Popping Up in Premiere Pro and Audition
An interview with the creators of Pop Up Archive, a cutting-edge solution that makes sound searchable
by Nakiesha Koss
In 2012, Pop Up Archive co-founders Anne Wootton and Bailey Smith set out to push media forward. As journalists they’d seen firsthand the challenges facing audio producers. While pursuing their Masters degrees at the UC Berkeley School of Information with a focus on uniting technology and media, they identified the need to search, organize, and archive audio. We sat down with Anne Wootton and software engineer Shindo Strzelczyk, to learn how the team developed an award-winning solution for this industry need.
How did Pop Up Archive come to exist?
AW: Working with sound and video can be incredibly frustrating. Whether a file is born digital or gets digitized, the data has little value if you can’t find it. We saw the need for audio to be organized in a way that makes it accessible. It started out as simple forms for adding better metadata and we quickly began working with speech-to-text technology. We worked with the Public Radio Exchange (PRX) to develop the platform. They helped us with the initial infrastructure. Today, Pop Up Archive offers a lightweight, straightforward solution by automatically tagging, indexing, and transcribing audio files – allowing users to search for exact moments in a matter of seconds.
Who uses Pop Up Archive?
AW: We built Pop Up Archive with producers in mind. They are focused on the business and the art of creating, and are not necessarily archivists or technologists. That being said, our customers range from individuals to large enterprise groups including radio stations, news rooms, podcasts, and archival collections. Anywhere there is audio, we are there to help. More details about our users can be found on our website.
Where does Pop Up Archive intersect with Adobe video and audio tools?
AW: Ultimately we want data to be valuable in the act of editing and producing audio and video, which is the point where our technology dovetails nicely with Adobe tools. The people who are working with Adobe Premiere Pro and Adobe Audition are in many ways our ideal users as they understand the core fundamental reasons Pop Up Archive was created. We’re excited to get it in front of more people through plug-ins in these Adobe tools.
SS: When considering how to best develop for interoperability with Adobe applications, we realized our website was already really easy to navigate. So instead of creating something from scratch, we made a window to our site inside the software. Users can drag and drop from within their editing program. The scrubbers are synced, so in the Pop Up Archive extension you can click on the exact moment you want to edit and go directly there in Premiere Pro or Audition. With the “Import to Premiere Pro” button, users can import a transcript to the metadata of their project. All the code lives on our servers, so updates in our system are immediately reflected in the extension. It’s very intuitive for anyone who is familiar with the Pop Up Archive website.
Now that it’s out there for people to use, what’s the best part?

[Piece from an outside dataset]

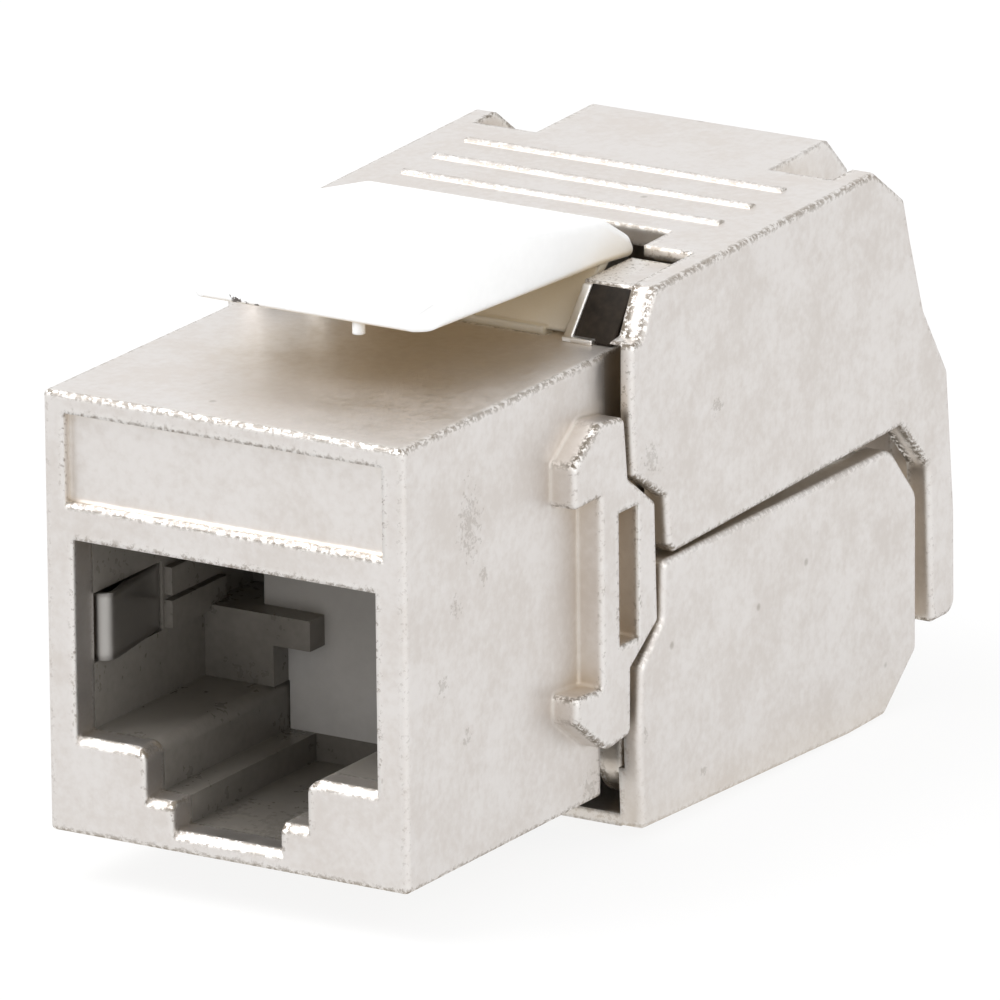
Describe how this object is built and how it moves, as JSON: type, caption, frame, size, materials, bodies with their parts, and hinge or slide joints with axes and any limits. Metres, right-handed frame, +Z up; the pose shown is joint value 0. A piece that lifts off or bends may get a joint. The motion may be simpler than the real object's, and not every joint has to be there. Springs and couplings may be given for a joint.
{
  "type": "shielded keystone jack",
  "caption": "Shielded network keystone jack: cast metal housing with a plug port and spring latch, and two hinged jaws that close around the cable.",
  "frame": {"origin": "under the middle of the closed jack, on the plane of the lower jaw's lowest line", "axes": "+Y from the plug face to the cable end, +X across the front to the right seen from the front, +Z up to the latch"},
  "size_m": [0.0164, 0.035, 0.0225],
  "materials": {
    "housing_metal": "satin nickel plate on a zinc die casting",
    "jaw_metal": "satin nickel plate on a zinc die casting",
    "latch_plastic": "glossy white moulding",
    "insert_plastic": "dark satin moulding",
    "carrier_plastic": "pale satin moulding",
    "spring_metal": "bright rolled sheet",
    "board_laminate": "green coated laminate",
    "block_plastic": "black moulding",
    "organizer_plastic": "white moulding",
    "contact_plate": "gold plate",
    "blade_metal": "tin plate"
  },
  "bodies": {
    "housing": {"front_housing": "housing_metal", "port_insert": "insert_plastic", "contact_carrier": "carrier_plastic", "ground_spring_left": "spring_metal", "ground_spring_right": "spring_metal", "circuit_board": "board_laminate", "terminal_block": "block_plastic", "wire_manager": "organizer_plastic", "contact_1": "contact_plate", "contact_2": "contact_plate", "contact_3": "contact_plate", "contact_4": "contact_plate", "contact_5": "contact_plate", "contact_6": "contact_plate", "contact_7": "contact_plate", "contact_8": "contact_plate", "idc_contact_1": "blade_metal", "idc_contact_2": "blade_metal", "idc_contact_3": "blade_metal", "idc_contact_4": "blade_metal", "idc_contact_5": "blade_metal", "idc_contact_6": "blade_metal", "idc_contact_7": "blade_metal", "idc_contact_8": "blade_metal"},
    "upper_jaw": {"upper_jaw": "jaw_metal"},
    "lower_jaw": {"lower_jaw": "jaw_metal"},
    "latch": {"latch": "latch_plastic"}
  },
  "joints": [
    {"name": "upper_jaw_hinge", "type": "hinge", "parent": "housing", "child": "upper_jaw", "pos_m": [0, -0.0009, 0.01741], "axis": [1, 0, 0], "range_deg": [0, 75]},
    {"name": "lower_jaw_hinge", "type": "hinge", "parent": "housing", "child": "lower_jaw", "pos_m": [0, -0.0019, 0.00261], "axis": [-1, 0, 0], "range_deg": [0, 75]},
    {"name": "latch_press", "type": "hinge", "parent": "housing", "child": "latch", "pos_m": [0, -0.0029, 0.01711], "axis": [1, 0, 0], "range_deg": [0, 10], "stiffness_Nm_per_rad": 0.1}
  ]
}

AW: We are constantly thrilled to hear from reporters and radio hosts who are using Pop Up Archive to log and produce stories that might otherwise be impossible. We’ve also gotten to work with some really special collections. The day-to-day feedback is extremely fulfilling.
What’s next for Pop Up Archive?
AW: We are continually evaluating the best applications of this technology for the radio and audio industries. We will continue to innovate based on customer feedback, synthesizing what people want and what is working well to inform next steps.